A merging of history and luxury at the newly remodeled Equinox Golf Resort & Spa
By Vikki Moran | The Grateful Traveler
When driving to Vermont from the Capital Region this time of year, we’re most often on the hunt for yummy maple products, stellar leaf peeping, or some major fall finds at those famous outlets. But when was the last time it was history you craved? There is never a trip, whether long or short, into Vermont when I fail to learn something interesting about our Northeast neighbor.
If only walls could talk
The Equinox Golf Resort & Spa in Manchester is more than 200 years old and has many unique structures with six distinct architectural styles and histories. In 1769, The Marsh Tavern (now The Equinox) hosted Ira Allen, the younger brother of Ethan Allen. He was raising money for the American Revolution Regiment that was to become the famous Green Mountain Boys.
The stately columns that define the property date back to the late 1800s. L.C. Orvis owned what is now the North Wing of the resort, which serves now as the Chop House Restaurant. At the beginning of the automobile age, the brilliant and forward-thinking Orvis, as the inn’s owner, saw a need to create parking accommodations as he knew folks would now be traveling on wheels and not horses. The name Orvis lives on in high style just across the street, as a world-famous store specializing in fishing and outdoor sports equipment. The fly fishing ponds and training center are steps away from The Equinox Resort today and draw many fly fishing and hunting aficionados to the town.
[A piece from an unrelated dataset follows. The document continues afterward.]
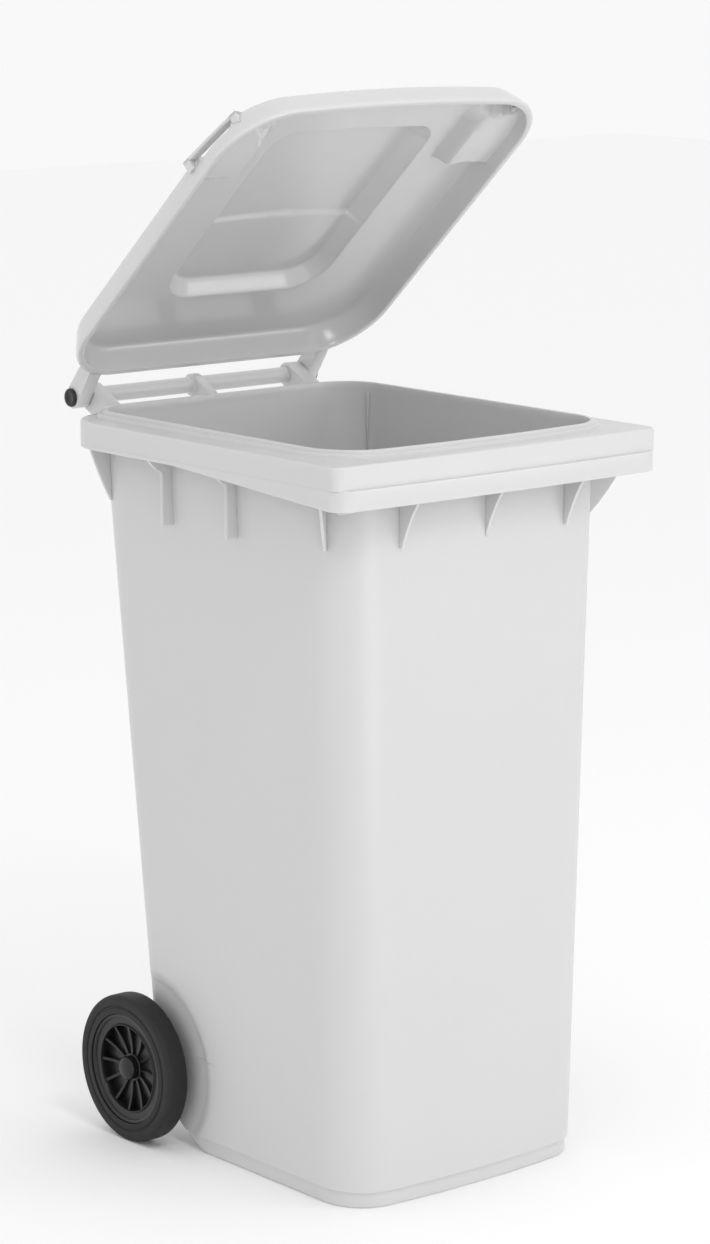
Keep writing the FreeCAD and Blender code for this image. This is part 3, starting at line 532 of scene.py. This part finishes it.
CROWN_OUTSIDE, CROWN_INSIDE, CROWN_RISE = 41.4, 37.4, 0.8
LID_CORNER, LID_BOW, LID_RING_STEPS = 97.0, 7.0, (40, 120)


def lid_points(inset):
    """The lid's outline in plan, set in from its free edge."""
    corner = LID_CORNER - 0.6 * inset
    return plan_outline(LID_HALF_WIDTH - inset, LID_FRONT + inset, LID_REAR - inset, corner,
                        corner, LID_BOW, *LID_RING_STEPS)


def panel_points(inset):
    """The raised panel's outline in plan, set in from its foot."""
    front_corner, rear_corner = max(36.0 - 0.5 * inset, 8.0), max(58.0 - 0.8 * inset, 8.0)
    return plan_outline(PANEL_HALF - inset, PANEL_FRONT + inset, PANEL_REAR - inset,
                        front_corner, rear_corner, 3.0, *LID_RING_STEPS)


def smooth_between(low, high, value):
    """0 below low, 1 above high and a soft S between them."""
    t = np.clip((value - low) / (high - low), 0, 1)
    return t * t * (3 - 2 * t)


def recess_at(points, inner, front, rear, slope):
    """0 to 1 over the two finger recesses, from the inner end out past the lid's edge."""
    depth = smooth_between(inner - slope, inner, np.abs(points[:, 0]))
    depth *= smooth_between(front - 4.0, front + 4.0, points[:, 1])
    return depth * (1 - smooth_between(rear - 4.0, rear + 4.0, points[:, 1]))


def step_at(points):
    """0 to 1 across the step in the raised panel."""
    line = PANEL_STEP_Y - PANEL_STEP_BOW * (1 - (points[:, 0] / 125.0) ** 2)
    return smooth_between(-2.5, 2.5, line - points[:, 1])


def lid_surface(skin):
    """Rings of the lid from the free edge to the middle; skin 0 is outside, 1 is inside."""
    rings = []
    if skin:
        profile = [(0.0, 3.0), (0.4, 0.8), (1.6, 0.0), (7.2, 0.0), (8.4, 0.6), (8.9, 2.0),
                   (9.2, 5.0), (10.8, 12.0), (12.6, 20.0), (14.6, 27.0), (16.6, 32.4),
                   (17.8, 34.4), (19.4, 35.6), (21.4, 36.0), (24.0, 36.1), (32.0, 36.4),
                   (44.0, 36.8), (58.0, 37.2), (72.0, 37.4)]
    else:
        profile = [(0.0, 3.0), (0.0, 5.0), (1.2, 8.0), (4.2, 16.0), (7.0, 22.6), (9.2, 28.0),
                   (10.6, 31.4), (13.0, 35.0), (16.4, 37.8), (20.4, 39.4), (26.0, 40.2),
                   (45.0, 41.0), (58.0, 41.2), (72.0, 41.4)]
    rings += [ring_at(lid_points(i), LID_EDGE + h) for i, h in profile]
    start, goal = lid_points(72.0), panel_points(0.0)
    for t in np.linspace(0, 1, 44)[1:]:
        crown = (CROWN_INSIDE if skin else CROWN_OUTSIDE) + CROWN_RISE * t
        rings.append(ring_at(start + (goal - start) * t, LID_EDGE + crown))
    for ring in rings:
        if skin:
            floor = RECESS_FLOOR - RECESS_SKIN
            depth = recess_at(ring, 188.0, -206.0, -94.0, 22.0)
        else:
            floor = RECESS_FLOOR
            depth = recess_at(ring, 192.0, -199.0, -123.0, 8.0)
        ring[:, 2] -= np.clip(ring[:, 2] - LID_EDGE - floor, 0, None) * depth
    base = rings[-1][:, 2].copy()
    for inset, rise in ((0.8, 0.4), (1.8, 1.6), (6.0, 7.6), (11.0, 14.8), (14.4, 19.4),
                        (15.8, 20.9), (17.2, 21.7), (20.0, PANEL_RISE)):
        flat = panel_points(inset)
        step = PANEL_STEP * step_at(flat) * rise / PANEL_RISE
        rings.append(ring_at(flat, base + rise + step))
    outer = rings[-1]
    middle = outer[:, :2].mean(0)
    for t in np.linspace(1, 0.02, 40)[1:]:
        flat = middle + (outer[:, :2] - middle) * t
        rings.append(ring_at(flat, base.mean() + PANEL_RISE + PANEL_STEP * step_at(flat)))
    return rings


lid_shell = stack_rings(lid_surface(1)[::-1] + lid_surface(0)[1:], close_low=True, close_high=True)
lid_parts = [lid_shell]


def rounded_bar(path, width, height, z, radius=2.4):
    """Bar of rounded section swept along a flat path in plan, its underside at z."""
    path = np.asarray(path, dtype=float)
    along = np.gradient(path, axis=0)
    along /= np.linalg.norm(along, axis=1, keepdims=True)
    side = np.column_stack([along[:, 1], -along[:, 0]])
    section = []
    for cx, cz, start in ((width / 2 - radius, height - radius, 0), (radius - width / 2,
                          height - radius, 1), (radius - width / 2, radius, 2),
                          (width / 2 - radius, radius, 3)):
        for a in np.linspace(0, math.pi / 2, 5) + start * math.pi / 2:
            section.append((cx + radius * math.cos(a), cz + radius * math.sin(a)))
    rings = [np.column_stack([p[0] + s[0] * np.array([q[0] for q in section]),
                              p[1] + s[1] * np.array([q[0] for q in section]),
                              z + np.array([q[1] for q in section])]) for p, s in zip(path, side)]
    return stack_rings(rings, close_low=True, close_high=True)


def strap_point(t):
    """Middle of the strap in plan, t from 0 at its rear end to 1 at its front end."""
    x = LID_HALF_WIDTH - GRIP_STRAP / 2 - GRIP_SLANT * t + 5.0 * t * (1 - t)
    return x, GRIP_REAR + (GRIP_FRONT - GRIP_REAR) * t


strap = rounded_bar([strap_point(t) for t in np.linspace(0, 1, 20)], GRIP_STRAP,
                    GRIP_THICKNESS, LID_EDGE + GRIP_LOW)
for t in (0.0, 1.0 - GRIP_FOOT_SHARE):
    path = [strap_point(t + k) for k in np.linspace(0, GRIP_FOOT_SHARE, 4)]
    foot = rounded_bar(path, GRIP_STRAP, GRIP_FOOT_TOP - RECESS_FLOOR, LID_EDGE + RECESS_FLOOR)
    lid_parts += [foot, mirror_x(foot)]
lid_parts += [strap, mirror_x(strap)]

ARM_INSIDE, ARM_WIDTH, ARM_RADIUS, ARM_ROOT = 193.5, 22.0, 15.8, 309.0
arm = tapered_arm((ARM_ROOT, LID_EDGE + 2.5), (ARM_ROOT, LID_EDGE + 25.0), (HINGE_Y, HINGE_Z),
                  ARM_RADIUS)
arm_part = along_x(plate(arm, ARM_WIDTH, 2.0), ARM_INSIDE + ARM_WIDTH / 2)
lid_parts += [arm_part, mirror_x(arm_part)]

# The lid is drawn shut and turned open about the hinge axis.
lid_verts, lid_faces = join_parts(lid_parts)
lid_verts = lid_verts - (0, HINGE_Y, HINGE_Z)
lid_turn = np.array(Matrix.Rotation(-LID_OPEN, 3, "X"))
lid_verts = lid_verts @ lid_turn.T + (0, HINGE_Y, HINGE_Z)
lid = mesh_object("lid_moulding", lid_verts, lid_faces)
lid_plastic = moulded_polyethylene("hdpe_light_grey_smooth", "#d2d2d2", "#cecece", 0.16)
lid.data.materials.append(lid_plastic)
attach(lid, "lid")
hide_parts("lid")


# ---- hinge pins ------------------------------------------------------------------------------
# Push-in pins, injection moulded in black polypropylene, one through each bracket and lid arm.
# The round head has a soft edge and a shallow dish.
def black_moulding(name, colour, roughness):
    """Black moulded polypropylene: satin, with faint grey scuffs and a fine tool texture."""
    material, shader = new_material(name)
    place = add_node(material, "ShaderNodeTexCoord").outputs["Object"]
    scuff = add_node(material, "ShaderNodeTexNoise", links=[("Vector", place)], Scale=38.0,
                     Detail=5.0, Roughness=0.62)
    colour_between(material, shader, scuff.outputs["Fac"], colour, "#1a1b1c")
    rough_between(material, shader, scuff.outputs["Fac"], roughness - 0.08, roughness + 0.12)
    grain = add_node(material, "ShaderNodeTexNoise", links=[("Vector", place)], Scale=1 / 0.0016,
                     Detail=2.0)
    bump_from(material, shader, grain.outputs["Fac"], 0.2, 0.0003)
    shader.inputs["IOR"].default_value = 1.49
    return material


pin_plastic = black_moulding("polypropylene_black_moulded", "#060606", 0.32)
PIN_FACE = 215.9
pin_profile = [(146.0, 0.1), (146.0, 7.0), (147.0, 8.0), (PIN_FACE, 8.0), (PIN_FACE, 12.6),
               (PIN_FACE + 0.4, 13.0), (PIN_FACE + 2.4, 13.0), (PIN_FACE + 3.5, 12.3),
               (PIN_FACE + 4.0, 11.0), (PIN_FACE + 3.9, 8.0), (PIN_FACE + 3.2, 6.6),
               (PIN_FACE + 3.0, 0.1)]
for side, place in (("right", lambda part: part), ("left", mirror_x)):
    pin = mesh_object("hinge_pin_" + side + "_moulding",
                      *place(ring_x(pin_profile, HINGE_Y, HINGE_Z, 48)))
    pin.data.materials.append(pin_plastic)
    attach(pin, "bin")
    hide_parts("hinge_pin_" + side)

# ---- axle, washers and push-on rings ---------------------------------------------------------
# The axle is a round steel bar, zinc plated, with a faint drawn grain along its length. Washers of
# black polypropylene and push-on rings of blackened spring steel hold the wheels on it.
zinc, zinc_shader = new_material("steel_zinc_plated_drawn")
zinc_place = add_node(zinc, "ShaderNodeTexCoord").outputs["Object"]
zinc_stretch = add_node(zinc, "ShaderNodeMapping", links=[("Vector", zinc_place)])
zinc_stretch.inputs["Scale"].default_value = (0.06, 1.0, 1.0)
zinc_grain = add_node(zinc, "ShaderNodeTexNoise", links=[("Vector", zinc_stretch.outputs[0])],
                      Scale=1 / 0.0012, Detail=4.0)
rough_between(zinc, zinc_shader, zinc_grain.outputs["Fac"], 0.28, 0.5)
bump_from(zinc, zinc_shader, zinc_grain.outputs["Fac"], 0.25, 0.0002)
zinc_shader.inputs["Base Color"].default_value = hex_linear("#b4b8bb")
zinc_shader.inputs["Metallic"].default_value = 1.0

spring_steel, spring_shader = new_material("spring_steel_blackened")
spring_place = add_node(spring_steel, "ShaderNodeTexCoord").outputs["Object"]
spring_noise = add_node(spring_steel, "ShaderNodeTexNoise", links=[("Vector", spring_place)],
                        Scale=120.0, Detail=4.0)
rough_between(spring_steel, spring_shader, spring_noise.outputs["Fac"], 0.35, 0.6)
spring_shader.inputs["Base Color"].default_value = hex_linear("#5a5c5e")
spring_shader.inputs["Metallic"].default_value = 1.0

for node, material in (("axle", zinc), ("push_nut_left", spring_steel),
                       ("push_nut_right", spring_steel), ("washer_left", pin_plastic),
                       ("washer_right", pin_plastic)):
    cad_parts[node].data.materials.clear()
    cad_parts[node].data.materials.append(material)

# ---- wheels ----------------------------------------------------------------------------------
# Solid black rubber tyres with a rounded shoulder and a groove in each side, on black moulded
# cores with a deep ring, a thin web and straight spokes round the hub; a domed cap hides the end.
WHEEL_INSIDE, WHEEL_OUTSIDE, CORE_RADIUS = 227.0, 261.0, 78.0
tyre_half = [(0.0, CORE_RADIUS + 0.4), (0.0, 85.0), (0.3, 86.2), (1.5, 87.0), (1.6, 88.6),
             (1.5, 89.6), (0.3, 90.4), (0.0, 91.6), (0.0, 99.0), (0.3, 100.6), (1.2, 102.4),
             (2.6, 103.8), (4.6, 104.6), (7.6, 105.0)]
tyre_profile = [(WHEEL_INSIDE + x, r) for x, r in tyre_half]
tyre_profile += [(WHEEL_OUTSIDE - x, r) for x, r in reversed(tyre_half)]

rubber, rubber_shader = new_material("rubber_black_vulcanised")
rubber_place = add_node(rubber, "ShaderNodeTexCoord").outputs["Object"]
dust = add_node(rubber, "ShaderNodeTexNoise", links=[("Vector", rubber_place)], Scale=45.0,
                Detail=6.0, Roughness=0.65)
colour_between(rubber, rubber_shader, dust.outputs["Fac"], "#070707", "#131314")
rough_between(rubber, rubber_shader, dust.outputs["Fac"], 0.5, 0.75)
rubber_grain = add_node(rubber, "ShaderNodeTexNoise", links=[("Vector", rubber_place)],
                        Scale=1 / 0.002, Detail=3.0)
bump_from(rubber, rubber_shader, rubber_grain.outputs["Fac"], 0.35, 0.0004)
rubber_shader.inputs["IOR"].default_value = 1.52

wheel_plastic = black_moulding("polypropylene_black_wheel", "#080808", 0.3)
core_ring = [(230.0, 61.6), (230.0, 77.4), (230.6, 78.0), (258.4, 78.0), (259.0, 77.4),
             (259.0, 74.6), (258.0, 73.4), (256.0, 72.6), (255.4, 64.0), (256.4, 63.0),
             (257.6, 62.6), (257.6, 61.4), (256.8, 60.8), (231.0, 60.8)]
core_web = [(239.0, 19.0), (239.0, 62.0), (244.0, 62.0), (244.0, 19.0)]
core_hub = [(227.0, 10.1), (227.0, 19.2), (227.8, 20.0), (248.0, 20.0), (249.0, 19.0),
            (249.0, 10.1)]
SPOKES, SPOKE_THICKNESS = 12, 4.0
spoke = [(233.0, 18.0), (233.0, 62.5), (255.0, 62.5)]
spoke += curved((255.0, 62.5), (247.5, 19.0), -2.0) + [(247.5, 18.0)]
core_parts = [ring_x(core_ring, AXLE_Y, AXLE_Z, 96), ring_x(core_web, AXLE_Y, AXLE_Z, 96),
              ring_x(core_hub, AXLE_Y, AXLE_Z, 64)]
spoke_points, spoke_faces = plate(spoke, SPOKE_THICKNESS, 0.8)
for k in range(SPOKES):
    a = 2 * math.pi * k / SPOKES
    x, r, w = spoke_points[:, 0], spoke_points[:, 1], spoke_points[:, 2]
    core_parts.append((np.column_stack([x, AXLE_Y + w * math.cos(a) - r * math.sin(a),
                                        AXLE_Z + w * math.sin(a) + r * math.cos(a)]),
                       spoke_faces))
CAP_FOOT, CAP_BORE, CAP_RADIUS, CAP_SKIRT, CAP_DOME = 251.4, 10.0, 17.0, 4.0, 9.0
cap_dome = [(CAP_FOOT + CAP_SKIRT + CAP_DOME * math.cos(a),
             CAP_RADIUS * math.sin(a) ** 0.92 + 0.05) for a in np.linspace(0.0, math.pi / 2, 12)]
cap_profile = [(CAP_FOOT, CAP_BORE), (CAP_FOOT + CAP_SKIRT, CAP_BORE), (CAP_FOOT + 5.0, 0.05)]
cap_profile += cap_dome + [(CAP_FOOT + 0.6, CAP_RADIUS), (CAP_FOOT, 16.4)]
for side, place in (("right", lambda part: part), ("left", mirror_x)):
    tyre = mesh_object("tyre_" + side + "_moulding",
                       *place(ring_x(tyre_profile, AXLE_Y, AXLE_Z, 128)))
    tyre.data.materials.append(rubber)
    core = mesh_object("wheel_core_" + side + "_moulding", *place(join_parts(core_parts)))
    core.data.materials.append(wheel_plastic)
    for piece, node in ((tyre, "tyre_"), (core, "wheel_core_")):
        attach(piece, "wheel_" + side)
        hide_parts(node + side)
    cap = mesh_object("axle_cap_" + side + "_moulding",
                      *place(ring_x(cap_profile, AXLE_Y, AXLE_Z, 48)))
    cap.data.materials.append(wheel_plastic)
    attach(cap, "bin")
    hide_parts("axle_cap_" + side)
The Guinness Family purchased the resort many years later and remodeled in the look of their Scotland homeland with tartan plaids on the floors and green velvet on the windows. The Scottish style remained until the newest multi-million dollar renovation.
The lonely suite
One of the most fascinating tidbits of history involves the Lincoln family. Mary Todd Lincoln and her two young sons traveled to Vermont and became enamored with Manchester. That trip was during the summer months of 1864. She lobbied her husband, President Abraham Lincoln, to join the following year’s vacation. With the trip reserved and planned, an exclusive suite was built to accommodate the President, his often-persnickety wife, and their children. A few months before the proposed trip, President Lincoln was assassinated on April 14th, 1865. So The Lincoln Suite was never enjoyed by the great man.
The President’s children later set up residency at the vacation home Hildene, very near The Equinox. You can visit and enjoy more of the Lincoln family’s history and take a guided tour with beautiful stories about the family’s lives after the assassination.
Worthy present day
Rather than rest on its past glory, The Equinox’s recent multi-million dollar renovation (completed in 2018) fuses modernity with its historic roots. The lobbies, guest rooms, and restaurants are stunning.
The Falcon Bar serves as a fun gathering spot for hotel guests in every season. The large French doors open to a massive deck with a large contemporary firepit. As the locals are eager to tell you, “Vermont can have all four seasons in one day,” and that was the case when I was visiting, so the firepit was a hit with us all.
The well-appointed and lovely spa offers a total escape. In addition to body treatments, there is a sizeable exercise facility, indoor lap pool, and an outdoor hot tub — all these within steps of the spa.
Hikes, falconry, a Land Rover off-road experience, archery, tennis and certainly golf can fill your days at The Equinox in exhilarating fashion.
Two restaurants, The Chop House and Marsh Tavern, serve the best cuts of beef or local hearty New England choices. Breakfast is served in a large and lovely open room with sweeping views – but don’t let that distract you from the best homemade cider donuts that have to be tried!
I am hard-pressed to think of another property with mountain views as grand as these — a trip to The Equinox for whatever reason in whatever season is delightful.